The war drew many players and lasted until January 2002, a decade in
all. In Côte d'Ivoire, a civil war started in 2002 when northern rebels
attempted a coup to oust President Laurent Gbagbo, but by that time the
international community had decided to act to prevent any further
destabilization of the region. French, African, and later UN
peacekeepers stepped in and a treaty was signed in 2003.
So,
officially, these countries are no longer "war zones." Accords have
been signed. Peacekeeping forces are on duty or close at hand. The UN
and international aid agencies are assisting "recovery." Some arms have
been surrendered; some refugees have returned from exile. Some men are
making mud bricks and building huts to replace the spacious houses of
embossed concrete and tile that once graced towns and villages
throughout the region. Officially, Liberia, Sierra Leone, and Côte
d'Ivoire are now designated "post-conflict zones," but they are so
fractured, so traumatized, and -- especially in the cases of Liberia
and Sierra Leone -- so devastated and impoverished that they cannot be
said to be securely at peace either.
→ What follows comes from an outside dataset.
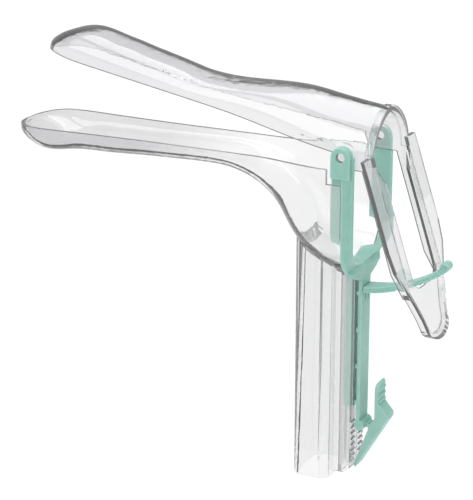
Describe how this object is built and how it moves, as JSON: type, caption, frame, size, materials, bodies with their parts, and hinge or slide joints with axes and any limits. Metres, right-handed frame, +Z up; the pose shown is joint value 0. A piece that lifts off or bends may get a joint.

Sierra Leone has replaced
Afghanistan as the poorest country on the planet and, like Afghanistan,
it is a nation of widows.
Visit one of these countries and
you'll see for yourself that, at best, real peace will take a long,
slow time to come. The destruction in Sierra Leone's Kailahun District,
for instance, is as shocking as anything I ever saw in the devastated
Afghan capital, Kabul. UN officials and an array of international aid
organizations like to use the term "post-conflict" for such places in
such moments. It sounds vaguely hopeful, even if it designates a
desperate place embarked on a difficult period of "recovery" that may
or may not be recognizable after a decade or two, or even a generation
or two, as peace.
That's what our leaders don't bother to
mention (possibly don't even grasp) when they talk blithely about war
and peace as if they were simply opposite sides of the same coin,
attained with equal ease with a heads-or-tails flip. Any fool can start
a war swiftly with a shock and awe assault -- as George Bush did from
the air in Iraq or the RUF did on the ground in Sierra Leone -- but
peace is no sudden acquisition.
Just last month, the Special
Court for Sierra Leone in The Hague resumed proceedings begun last June
against Charles Taylor, the charming American-educated sociopath and
former president of Liberia. Taylor faces 11 charges for war crimes
related to matters including terrorizing civilians, murder, rape,
sexual slavery, amputations, and enslavement. These atrocities were
committed not against his own country but against his neighbor. It was
Taylor who backed RUF rebels as they terrorized the populace and
augmented their numbers by abducting civilians.
Both Taylor
and RUF leader Foday Sankoh reportedly received tactical training in
Libya from Muammar Gaddafi, who aimed to disrupt the West African
region. Yet these wars were largely not about ideology or even
politics. They were about greed, about the power to control and exploit
the natural resources of the region -- Liberia's primal rain forests
and especially Sierra Leone's "blood diamonds." Political scientists
and military historians may eventually advance other theories to
explain these wars -- though they'll be hard pressed to find any
redeeming features, any "just cause" -- but West Africans will tell you
that they took place simply because a few "bad, bad men" craved power
and wealth. When Foday Sankoh's RUF forces invaded Sierra Leone, they
numbered no more than 150 men, but what they started laid waste to a
promising country.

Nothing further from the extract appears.